In 2008 the Spanish government (forced by the EU) banned the regulated tariff system. Until now, the Spanish power prices haven't shown the sort of volatility that other countries have seen in the past year. The economic crisis, which hit this country particularly hard, is of course an important reason for that. Power demand in 2009 is down 5% compared to 2008. But it is not the only reason. The large Spanish utilities seem to be still in the process of fully implementing the approaches that utilities in any other open market embrace, namely:
1. In the wholesale market: marginal cost pricing. With 55% of all electricity produced in conventional thermal power stations, you would expect the prices of coal and gas to have much more impact on Spanish power prices than we currently observe.
2. In the retail market: back-to-back pricing, i.e. daily adjusting the fixed price quotes to the level of the wholesale market prices. There is a parameter for the Iberian wholesale power market, namely the Omip futures exchange (http://www.omip.pt), but liquidity at this exchange is still very low. And what is worrying is that prices often don't show any changes at all for many days in a row. The traditional suppliers often claim that they still set their fixed prices independently of the Omip price level and that they are based on the underlying total cost structure of their production assets. In reality, this is not completely true. Retail fixed prices for Spanish power are now cheaper than a few months ago, which is in line with the Omip evolution. If we compare the fixed price quotes that we get to Omip price levels over a longer term, we see a good consistency. It is therefore safe to say that the Omip, even if trading on it is very thin, is already acting as a sufficiently reliable benchmark of Spanish power prices. But still, the Spanish suppliers are not (yet) daily adapting their retail prices to the wholesale market. If the Omip price goes up by 5 euro in a month, you will see that the fixed price quotes go up by about the same amount. But is not like in many other countries where any 1 ct change of wholesale power prices is immediately reflected in the retail prices offered to industrial consumers.
If I were a large consumer of electricity in Spain, I wouldn't bet that this situation will last forever. I know of no fully liberalized electricity market on this planet where wholesale power prices are not set by marginal cost pricing. And if sales departments of utilities sell prices in the retail market below the level that they could get in the wholesale market, they will get into trouble with their superiors sooner or later. I really believe that is just a matter of time for Spanish power consumers to suffer the same amount of volatility as their counterparts in other countries with a well-diversified power production park such as Germany. The peaks might continue to be less high, due to the availability of relatively cheap gas formulas in Spain.

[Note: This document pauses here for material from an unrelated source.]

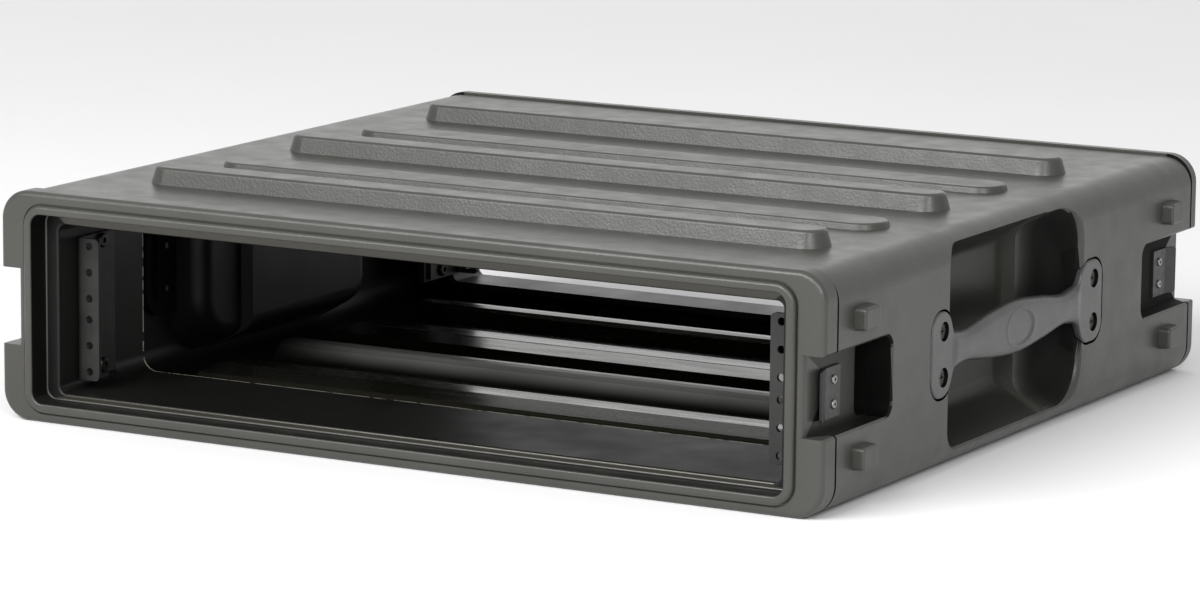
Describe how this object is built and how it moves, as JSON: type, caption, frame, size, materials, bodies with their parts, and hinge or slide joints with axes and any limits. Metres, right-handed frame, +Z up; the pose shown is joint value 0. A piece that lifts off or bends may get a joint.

With the products that Spanish power suppliers currently offer, it will be very hard for industrial consumers to protect themselves against that volatility. A year ago, we starting asking Spanish suppliers for tranche model contracts, with the possibility of fixing the electricity price for a yearly volume at different moments so that we could spread the risk of the price fixing decision. They looked at us like we came from another planet. Some of them even argued that Spanish electricity buyers would never buy in such ways. Due to our insistence, a client of ours recently signed such a tranche model contract with a large Spanish utility. And most of the other utilities are starting to offer similar products. So we could say that Spain is catching up, but is still far from where it should be. Price premiums for such products are still high, the service level for fixing the prices for the tranches is not what it should be and other conditions remain a source of much discussion. But at least, the first step is taken, and the fact that there is competition for offering such products, makes us hopeful for the future.
This is also a good thing for the gas consumers in Spain. The Spanish gas market isn't much different from the gas markets in most other European countries. The gas price is linked with a formula to oil prices. The only difference is that we often run into formulas with lower slopes, meaning that the prices don't rise so quickly with a rising oil price. But in Spain, like in any other country, the price of the gas will rise if the oil price continues its current uptrend. In those other countries, consumers will be able to hedge that risk by swapping the oil-indexed price for a fixed price. Most European gas suppliers have developed excellent services for such swapping activities. In Spain, up until now, gas suppliers were reluctant to do so. Some Spanish suppliers bluntly answered that we could contact banks to give us hedging services. But we prefer to do the hedging with suppliers for a multitude of reasons, such as accountancy, volume risk, premium issues, credit, etc. In the past year, the discussions that we had with Spanish gas suppliers regarding such hedging services were extremely frustrating. Now that Spanish power suppliers start to develop this part of the energy supply business, we are hopeful that their natural gas branches will follow suit.